In the entries that follow, the first line to write out is the one containing "What three.js and", and the last is the one containing "const CHAMFER_SLOPE = 0.8;". Reproduce that stretch exactly, with nothing before or after it.

--- --- ---

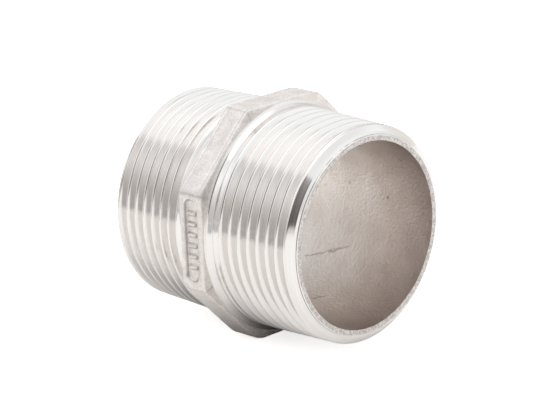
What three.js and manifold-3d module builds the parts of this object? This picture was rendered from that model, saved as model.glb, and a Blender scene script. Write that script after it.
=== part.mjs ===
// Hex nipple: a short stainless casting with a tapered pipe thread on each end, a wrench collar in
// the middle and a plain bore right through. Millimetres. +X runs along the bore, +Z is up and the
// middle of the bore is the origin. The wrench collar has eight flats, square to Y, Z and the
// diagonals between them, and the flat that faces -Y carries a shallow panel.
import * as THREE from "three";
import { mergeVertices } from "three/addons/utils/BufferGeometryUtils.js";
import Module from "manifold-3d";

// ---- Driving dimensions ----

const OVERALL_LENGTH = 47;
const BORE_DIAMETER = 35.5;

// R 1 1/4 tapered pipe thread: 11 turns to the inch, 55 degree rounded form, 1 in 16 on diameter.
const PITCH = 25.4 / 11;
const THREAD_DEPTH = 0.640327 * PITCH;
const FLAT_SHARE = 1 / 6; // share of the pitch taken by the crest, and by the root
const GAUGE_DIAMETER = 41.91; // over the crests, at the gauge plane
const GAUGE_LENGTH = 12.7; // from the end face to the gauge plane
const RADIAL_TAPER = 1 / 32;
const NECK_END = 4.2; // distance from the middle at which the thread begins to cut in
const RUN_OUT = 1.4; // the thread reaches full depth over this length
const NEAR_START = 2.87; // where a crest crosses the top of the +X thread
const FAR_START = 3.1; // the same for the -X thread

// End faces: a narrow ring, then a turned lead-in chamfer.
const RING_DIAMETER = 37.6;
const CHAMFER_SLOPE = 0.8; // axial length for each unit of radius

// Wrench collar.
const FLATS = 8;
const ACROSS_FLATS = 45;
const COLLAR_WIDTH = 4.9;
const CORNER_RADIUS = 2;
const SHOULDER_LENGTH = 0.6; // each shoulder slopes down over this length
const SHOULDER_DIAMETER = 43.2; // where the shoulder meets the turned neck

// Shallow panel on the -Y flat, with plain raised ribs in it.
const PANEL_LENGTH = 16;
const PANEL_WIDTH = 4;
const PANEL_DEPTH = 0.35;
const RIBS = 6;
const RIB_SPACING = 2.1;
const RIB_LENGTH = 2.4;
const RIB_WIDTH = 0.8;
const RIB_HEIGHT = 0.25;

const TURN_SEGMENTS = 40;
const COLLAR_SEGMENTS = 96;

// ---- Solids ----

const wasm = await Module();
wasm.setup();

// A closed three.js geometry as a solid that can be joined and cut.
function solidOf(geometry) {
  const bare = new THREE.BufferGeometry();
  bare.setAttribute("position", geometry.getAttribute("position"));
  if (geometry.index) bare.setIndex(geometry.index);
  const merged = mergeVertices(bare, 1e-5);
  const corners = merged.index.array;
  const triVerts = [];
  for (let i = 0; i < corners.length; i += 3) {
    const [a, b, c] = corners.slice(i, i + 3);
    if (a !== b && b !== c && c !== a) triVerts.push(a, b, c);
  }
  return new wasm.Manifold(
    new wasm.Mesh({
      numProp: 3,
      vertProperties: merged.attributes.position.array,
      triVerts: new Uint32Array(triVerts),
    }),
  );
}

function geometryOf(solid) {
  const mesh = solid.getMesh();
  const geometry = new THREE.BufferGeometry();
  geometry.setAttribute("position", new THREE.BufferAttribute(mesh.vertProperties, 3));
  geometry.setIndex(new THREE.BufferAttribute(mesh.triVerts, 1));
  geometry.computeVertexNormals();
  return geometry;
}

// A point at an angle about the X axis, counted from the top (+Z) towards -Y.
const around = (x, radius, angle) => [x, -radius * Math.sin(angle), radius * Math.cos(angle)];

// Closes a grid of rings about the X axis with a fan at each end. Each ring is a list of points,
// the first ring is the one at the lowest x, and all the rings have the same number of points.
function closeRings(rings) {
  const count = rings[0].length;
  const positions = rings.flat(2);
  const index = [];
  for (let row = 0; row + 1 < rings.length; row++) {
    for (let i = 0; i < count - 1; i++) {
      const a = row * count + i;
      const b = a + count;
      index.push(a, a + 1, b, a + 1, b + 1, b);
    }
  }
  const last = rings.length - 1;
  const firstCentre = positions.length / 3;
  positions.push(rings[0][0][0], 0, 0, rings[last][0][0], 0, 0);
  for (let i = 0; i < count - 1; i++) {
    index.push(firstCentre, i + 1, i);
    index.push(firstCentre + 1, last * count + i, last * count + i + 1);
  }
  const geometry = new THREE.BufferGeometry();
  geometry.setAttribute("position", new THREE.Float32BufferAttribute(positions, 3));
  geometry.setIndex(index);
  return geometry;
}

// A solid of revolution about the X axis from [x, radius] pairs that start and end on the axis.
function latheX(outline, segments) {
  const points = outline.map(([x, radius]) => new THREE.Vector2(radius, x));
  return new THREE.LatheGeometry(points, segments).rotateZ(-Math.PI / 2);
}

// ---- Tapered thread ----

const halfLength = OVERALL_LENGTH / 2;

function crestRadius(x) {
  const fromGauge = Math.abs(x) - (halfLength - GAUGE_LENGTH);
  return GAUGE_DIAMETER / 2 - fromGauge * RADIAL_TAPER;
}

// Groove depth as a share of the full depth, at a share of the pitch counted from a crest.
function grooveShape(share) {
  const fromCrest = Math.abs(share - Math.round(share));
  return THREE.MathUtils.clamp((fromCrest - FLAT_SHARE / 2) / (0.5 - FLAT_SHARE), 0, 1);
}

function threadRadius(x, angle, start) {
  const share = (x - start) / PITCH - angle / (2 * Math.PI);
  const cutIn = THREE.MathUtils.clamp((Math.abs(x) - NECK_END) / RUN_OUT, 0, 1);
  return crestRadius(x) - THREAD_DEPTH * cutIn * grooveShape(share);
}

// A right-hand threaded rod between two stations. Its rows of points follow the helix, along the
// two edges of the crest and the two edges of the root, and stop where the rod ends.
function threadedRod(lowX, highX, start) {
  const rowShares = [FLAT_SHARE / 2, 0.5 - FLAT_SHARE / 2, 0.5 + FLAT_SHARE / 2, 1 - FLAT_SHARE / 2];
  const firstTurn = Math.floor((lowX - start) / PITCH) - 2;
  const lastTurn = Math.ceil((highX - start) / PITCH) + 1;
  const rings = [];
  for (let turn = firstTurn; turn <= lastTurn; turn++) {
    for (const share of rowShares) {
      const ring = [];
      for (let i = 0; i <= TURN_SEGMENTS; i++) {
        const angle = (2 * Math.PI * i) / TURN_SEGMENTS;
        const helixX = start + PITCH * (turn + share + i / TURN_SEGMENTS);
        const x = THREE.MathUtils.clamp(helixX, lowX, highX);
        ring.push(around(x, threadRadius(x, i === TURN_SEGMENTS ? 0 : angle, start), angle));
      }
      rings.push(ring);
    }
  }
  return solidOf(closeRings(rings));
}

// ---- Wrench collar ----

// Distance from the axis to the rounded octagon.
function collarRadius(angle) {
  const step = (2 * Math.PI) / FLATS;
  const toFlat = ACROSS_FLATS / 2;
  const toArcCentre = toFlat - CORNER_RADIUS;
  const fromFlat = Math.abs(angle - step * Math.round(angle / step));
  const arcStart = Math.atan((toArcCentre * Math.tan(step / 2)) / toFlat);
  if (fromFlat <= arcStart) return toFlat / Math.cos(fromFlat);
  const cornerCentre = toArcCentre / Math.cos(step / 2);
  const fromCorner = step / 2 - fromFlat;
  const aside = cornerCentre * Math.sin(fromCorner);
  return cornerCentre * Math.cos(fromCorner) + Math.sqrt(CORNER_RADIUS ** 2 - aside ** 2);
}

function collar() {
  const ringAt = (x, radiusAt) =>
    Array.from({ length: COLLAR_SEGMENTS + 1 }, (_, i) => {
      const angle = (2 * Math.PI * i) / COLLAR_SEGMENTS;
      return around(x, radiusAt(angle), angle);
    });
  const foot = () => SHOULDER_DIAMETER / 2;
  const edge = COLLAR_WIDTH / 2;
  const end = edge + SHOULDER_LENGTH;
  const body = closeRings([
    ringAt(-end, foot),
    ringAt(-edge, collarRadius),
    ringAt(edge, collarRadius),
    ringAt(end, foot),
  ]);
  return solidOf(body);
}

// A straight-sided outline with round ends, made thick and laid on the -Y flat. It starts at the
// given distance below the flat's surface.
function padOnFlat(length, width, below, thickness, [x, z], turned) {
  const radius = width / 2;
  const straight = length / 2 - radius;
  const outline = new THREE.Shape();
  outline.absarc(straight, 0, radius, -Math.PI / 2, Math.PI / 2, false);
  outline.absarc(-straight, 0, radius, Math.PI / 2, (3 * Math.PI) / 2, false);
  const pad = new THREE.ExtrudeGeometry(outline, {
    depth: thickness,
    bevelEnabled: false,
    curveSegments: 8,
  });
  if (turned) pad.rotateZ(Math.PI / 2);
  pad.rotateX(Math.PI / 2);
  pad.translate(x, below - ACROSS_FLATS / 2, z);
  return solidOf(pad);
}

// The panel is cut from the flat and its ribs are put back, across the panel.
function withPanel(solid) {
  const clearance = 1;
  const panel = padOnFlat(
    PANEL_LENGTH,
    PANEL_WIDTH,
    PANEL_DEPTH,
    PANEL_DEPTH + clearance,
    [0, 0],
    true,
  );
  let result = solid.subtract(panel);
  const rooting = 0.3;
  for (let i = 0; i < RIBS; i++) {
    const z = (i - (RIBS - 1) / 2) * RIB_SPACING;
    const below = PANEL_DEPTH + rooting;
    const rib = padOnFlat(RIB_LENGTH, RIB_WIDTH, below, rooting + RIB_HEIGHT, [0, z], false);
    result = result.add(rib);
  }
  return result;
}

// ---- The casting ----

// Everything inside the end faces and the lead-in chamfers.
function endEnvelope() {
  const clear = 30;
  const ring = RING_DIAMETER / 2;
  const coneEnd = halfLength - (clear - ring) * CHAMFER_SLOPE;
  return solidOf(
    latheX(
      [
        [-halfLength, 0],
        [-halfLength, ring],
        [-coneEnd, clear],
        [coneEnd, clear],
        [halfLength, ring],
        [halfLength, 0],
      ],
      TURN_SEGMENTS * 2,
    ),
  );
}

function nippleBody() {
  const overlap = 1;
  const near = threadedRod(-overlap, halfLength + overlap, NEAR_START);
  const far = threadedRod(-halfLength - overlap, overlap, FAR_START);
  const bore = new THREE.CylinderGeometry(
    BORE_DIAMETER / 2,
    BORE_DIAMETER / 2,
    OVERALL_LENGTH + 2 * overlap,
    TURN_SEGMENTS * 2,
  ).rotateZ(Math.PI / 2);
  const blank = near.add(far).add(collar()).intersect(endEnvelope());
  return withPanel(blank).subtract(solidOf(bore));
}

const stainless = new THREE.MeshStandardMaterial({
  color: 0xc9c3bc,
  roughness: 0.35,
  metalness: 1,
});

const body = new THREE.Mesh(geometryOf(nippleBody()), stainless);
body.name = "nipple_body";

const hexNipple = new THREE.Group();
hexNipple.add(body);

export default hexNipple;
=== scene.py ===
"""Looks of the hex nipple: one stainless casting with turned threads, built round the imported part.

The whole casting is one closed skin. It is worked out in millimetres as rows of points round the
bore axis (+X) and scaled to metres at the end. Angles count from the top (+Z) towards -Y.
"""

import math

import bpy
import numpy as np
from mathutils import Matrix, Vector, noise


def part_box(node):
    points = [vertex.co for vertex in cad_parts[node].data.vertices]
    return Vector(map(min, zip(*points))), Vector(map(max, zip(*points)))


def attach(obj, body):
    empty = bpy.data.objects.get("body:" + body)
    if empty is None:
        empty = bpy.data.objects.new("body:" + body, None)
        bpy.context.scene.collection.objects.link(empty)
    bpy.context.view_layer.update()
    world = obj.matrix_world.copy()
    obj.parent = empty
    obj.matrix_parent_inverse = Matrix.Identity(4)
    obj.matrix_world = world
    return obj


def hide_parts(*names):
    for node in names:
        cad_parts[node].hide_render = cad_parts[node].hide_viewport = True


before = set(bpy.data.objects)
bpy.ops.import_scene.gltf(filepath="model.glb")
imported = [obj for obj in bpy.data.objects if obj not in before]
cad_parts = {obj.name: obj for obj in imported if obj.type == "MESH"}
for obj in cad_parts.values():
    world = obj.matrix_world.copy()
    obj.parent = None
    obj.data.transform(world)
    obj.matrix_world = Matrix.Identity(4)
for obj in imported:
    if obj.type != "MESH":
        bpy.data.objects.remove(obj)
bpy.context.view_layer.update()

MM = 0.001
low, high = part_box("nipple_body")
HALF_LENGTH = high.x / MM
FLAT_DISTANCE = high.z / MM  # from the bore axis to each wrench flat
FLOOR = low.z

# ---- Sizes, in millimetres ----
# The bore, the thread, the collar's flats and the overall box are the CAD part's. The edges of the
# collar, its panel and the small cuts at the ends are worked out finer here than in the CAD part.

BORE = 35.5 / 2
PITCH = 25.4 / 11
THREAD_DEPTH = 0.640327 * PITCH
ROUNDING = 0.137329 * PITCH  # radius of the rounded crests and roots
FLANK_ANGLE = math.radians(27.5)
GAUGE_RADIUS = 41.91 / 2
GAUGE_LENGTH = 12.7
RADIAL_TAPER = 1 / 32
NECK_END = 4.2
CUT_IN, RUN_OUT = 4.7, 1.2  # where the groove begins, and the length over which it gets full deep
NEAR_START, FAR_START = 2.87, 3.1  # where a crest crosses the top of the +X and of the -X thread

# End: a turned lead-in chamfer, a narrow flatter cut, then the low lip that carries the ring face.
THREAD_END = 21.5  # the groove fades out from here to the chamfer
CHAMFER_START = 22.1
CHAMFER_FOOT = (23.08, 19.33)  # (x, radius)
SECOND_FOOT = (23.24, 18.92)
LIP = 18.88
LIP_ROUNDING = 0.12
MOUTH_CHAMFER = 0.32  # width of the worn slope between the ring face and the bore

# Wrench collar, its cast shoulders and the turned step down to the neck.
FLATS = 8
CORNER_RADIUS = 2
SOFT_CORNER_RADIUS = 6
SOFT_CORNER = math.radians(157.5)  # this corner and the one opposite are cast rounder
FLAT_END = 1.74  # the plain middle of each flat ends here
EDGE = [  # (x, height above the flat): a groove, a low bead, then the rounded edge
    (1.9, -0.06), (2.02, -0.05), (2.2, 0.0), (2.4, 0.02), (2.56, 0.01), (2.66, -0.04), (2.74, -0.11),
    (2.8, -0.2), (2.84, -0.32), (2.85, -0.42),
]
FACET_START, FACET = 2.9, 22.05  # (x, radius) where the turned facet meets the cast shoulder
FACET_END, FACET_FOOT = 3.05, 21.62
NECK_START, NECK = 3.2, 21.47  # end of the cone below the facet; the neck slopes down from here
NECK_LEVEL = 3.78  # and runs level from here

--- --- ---

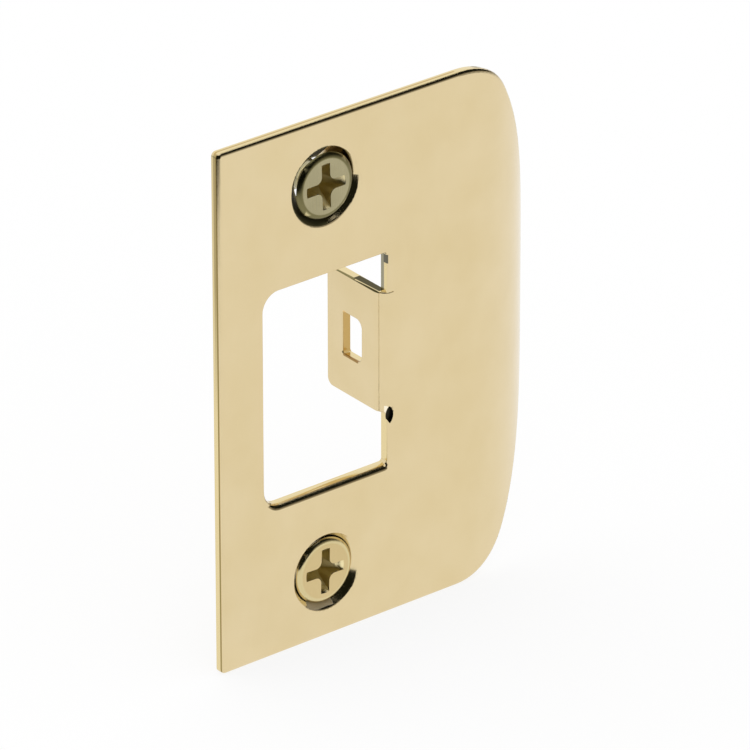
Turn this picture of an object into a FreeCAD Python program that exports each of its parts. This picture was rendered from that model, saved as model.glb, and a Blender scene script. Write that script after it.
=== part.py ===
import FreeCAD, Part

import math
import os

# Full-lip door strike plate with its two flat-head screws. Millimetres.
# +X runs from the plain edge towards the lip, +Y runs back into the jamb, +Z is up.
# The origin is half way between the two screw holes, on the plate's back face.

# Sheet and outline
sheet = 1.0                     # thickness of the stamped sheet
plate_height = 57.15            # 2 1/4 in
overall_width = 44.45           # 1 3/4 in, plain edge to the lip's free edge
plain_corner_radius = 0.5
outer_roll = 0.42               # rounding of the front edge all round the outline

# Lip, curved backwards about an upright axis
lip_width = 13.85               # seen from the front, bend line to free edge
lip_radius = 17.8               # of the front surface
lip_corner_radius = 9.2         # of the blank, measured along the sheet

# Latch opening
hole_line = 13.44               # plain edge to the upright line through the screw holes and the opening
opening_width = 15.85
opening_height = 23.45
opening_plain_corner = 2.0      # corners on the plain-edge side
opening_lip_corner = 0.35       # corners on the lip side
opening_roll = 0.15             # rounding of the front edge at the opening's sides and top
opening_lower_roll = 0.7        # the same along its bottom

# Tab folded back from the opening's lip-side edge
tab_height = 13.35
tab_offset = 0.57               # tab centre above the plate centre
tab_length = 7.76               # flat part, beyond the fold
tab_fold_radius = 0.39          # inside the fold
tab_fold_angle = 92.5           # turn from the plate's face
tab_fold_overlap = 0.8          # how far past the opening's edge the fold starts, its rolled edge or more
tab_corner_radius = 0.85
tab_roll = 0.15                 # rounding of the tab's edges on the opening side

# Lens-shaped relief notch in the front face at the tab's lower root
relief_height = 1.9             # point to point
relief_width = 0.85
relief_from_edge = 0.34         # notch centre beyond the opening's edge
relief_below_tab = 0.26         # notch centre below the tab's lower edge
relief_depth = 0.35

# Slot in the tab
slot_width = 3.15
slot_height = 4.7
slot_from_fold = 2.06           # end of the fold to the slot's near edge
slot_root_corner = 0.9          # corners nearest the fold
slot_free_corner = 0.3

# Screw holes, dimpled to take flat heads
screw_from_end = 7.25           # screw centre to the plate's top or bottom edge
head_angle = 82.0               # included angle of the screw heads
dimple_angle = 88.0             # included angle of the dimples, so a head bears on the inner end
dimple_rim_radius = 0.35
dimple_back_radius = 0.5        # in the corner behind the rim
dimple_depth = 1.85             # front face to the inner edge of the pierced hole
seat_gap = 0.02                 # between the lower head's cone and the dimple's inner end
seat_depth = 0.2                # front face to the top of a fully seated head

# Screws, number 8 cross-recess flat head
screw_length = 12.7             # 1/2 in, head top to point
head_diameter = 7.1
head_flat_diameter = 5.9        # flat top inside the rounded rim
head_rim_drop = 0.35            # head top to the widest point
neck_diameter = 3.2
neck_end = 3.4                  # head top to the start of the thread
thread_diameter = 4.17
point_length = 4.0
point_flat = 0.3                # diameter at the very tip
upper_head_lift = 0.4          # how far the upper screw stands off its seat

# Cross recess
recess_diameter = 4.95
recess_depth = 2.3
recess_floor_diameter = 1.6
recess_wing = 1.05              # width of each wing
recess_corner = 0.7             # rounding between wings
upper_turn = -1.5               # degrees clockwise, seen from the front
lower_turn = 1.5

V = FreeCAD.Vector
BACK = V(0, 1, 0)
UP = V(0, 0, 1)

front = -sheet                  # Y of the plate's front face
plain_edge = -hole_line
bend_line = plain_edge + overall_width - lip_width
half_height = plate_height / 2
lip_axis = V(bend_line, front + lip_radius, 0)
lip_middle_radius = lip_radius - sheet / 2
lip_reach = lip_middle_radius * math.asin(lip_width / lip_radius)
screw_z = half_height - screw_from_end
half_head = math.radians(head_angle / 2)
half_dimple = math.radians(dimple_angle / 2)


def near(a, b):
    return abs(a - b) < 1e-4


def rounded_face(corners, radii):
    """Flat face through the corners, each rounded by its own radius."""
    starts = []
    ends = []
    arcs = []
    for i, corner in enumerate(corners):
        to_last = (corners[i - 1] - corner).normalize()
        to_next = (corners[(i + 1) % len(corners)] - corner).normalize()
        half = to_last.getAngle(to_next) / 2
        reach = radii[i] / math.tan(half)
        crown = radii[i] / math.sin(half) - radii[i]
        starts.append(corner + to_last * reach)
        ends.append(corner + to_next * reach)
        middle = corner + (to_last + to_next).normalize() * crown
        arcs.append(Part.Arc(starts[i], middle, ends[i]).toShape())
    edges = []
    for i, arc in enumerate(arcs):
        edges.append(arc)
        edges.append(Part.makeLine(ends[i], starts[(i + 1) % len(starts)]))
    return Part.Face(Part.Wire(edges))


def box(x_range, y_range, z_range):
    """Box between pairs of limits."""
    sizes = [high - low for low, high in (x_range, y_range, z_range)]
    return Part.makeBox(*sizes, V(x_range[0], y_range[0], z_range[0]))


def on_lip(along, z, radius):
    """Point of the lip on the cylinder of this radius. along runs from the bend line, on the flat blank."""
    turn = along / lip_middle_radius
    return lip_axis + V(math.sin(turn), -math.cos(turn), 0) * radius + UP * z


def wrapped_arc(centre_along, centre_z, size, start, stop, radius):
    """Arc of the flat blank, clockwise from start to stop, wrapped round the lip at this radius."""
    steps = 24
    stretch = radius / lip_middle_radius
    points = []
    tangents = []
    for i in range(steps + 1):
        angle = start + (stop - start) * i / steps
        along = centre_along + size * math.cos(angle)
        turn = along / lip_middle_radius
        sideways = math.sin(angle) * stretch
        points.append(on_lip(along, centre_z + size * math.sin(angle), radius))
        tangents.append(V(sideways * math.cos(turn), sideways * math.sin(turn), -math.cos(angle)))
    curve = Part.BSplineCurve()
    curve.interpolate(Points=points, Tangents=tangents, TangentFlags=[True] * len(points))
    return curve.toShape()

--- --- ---

#### Response for this exercise:
What three.js and manifold-3d module builds the parts of this object? This picture was rendered from that model, saved as model.glb, and a Blender scene script. Write that script after it.
=== part.mjs ===
// Hex nipple: a short stainless casting with a tapered pipe thread on each end, a wrench collar in
// the middle and a plain bore right through. Millimetres. +X runs along the bore, +Z is up and the
// middle of the bore is the origin. The wrench collar has eight flats, square to Y, Z and the
// diagonals between them, and the flat that faces -Y carries a shallow panel.
import * as THREE from "three";
import { mergeVertices } from "three/addons/utils/BufferGeometryUtils.js";
import Module from "manifold-3d";

// ---- Driving dimensions ----

const OVERALL_LENGTH = 47;
const BORE_DIAMETER = 35.5;

// R 1 1/4 tapered pipe thread: 11 turns to the inch, 55 degree rounded form, 1 in 16 on diameter.
const PITCH = 25.4 / 11;
const THREAD_DEPTH = 0.640327 * PITCH;
const FLAT_SHARE = 1 / 6; // share of the pitch taken by the crest, and by the root
const GAUGE_DIAMETER = 41.91; // over the crests, at the gauge plane
const GAUGE_LENGTH = 12.7; // from the end face to the gauge plane
const RADIAL_TAPER = 1 / 32;
const NECK_END = 4.2; // distance from the middle at which the thread begins to cut in
const RUN_OUT = 1.4; // the thread reaches full depth over this length
const NEAR_START = 2.87; // where a crest crosses the top of the +X thread
const FAR_START = 3.1; // the same for the -X thread

// End faces: a narrow ring, then a turned lead-in chamfer.
const RING_DIAMETER = 37.6;
const CHAMFER_SLOPE = 0.8; // axial length for each unit of radius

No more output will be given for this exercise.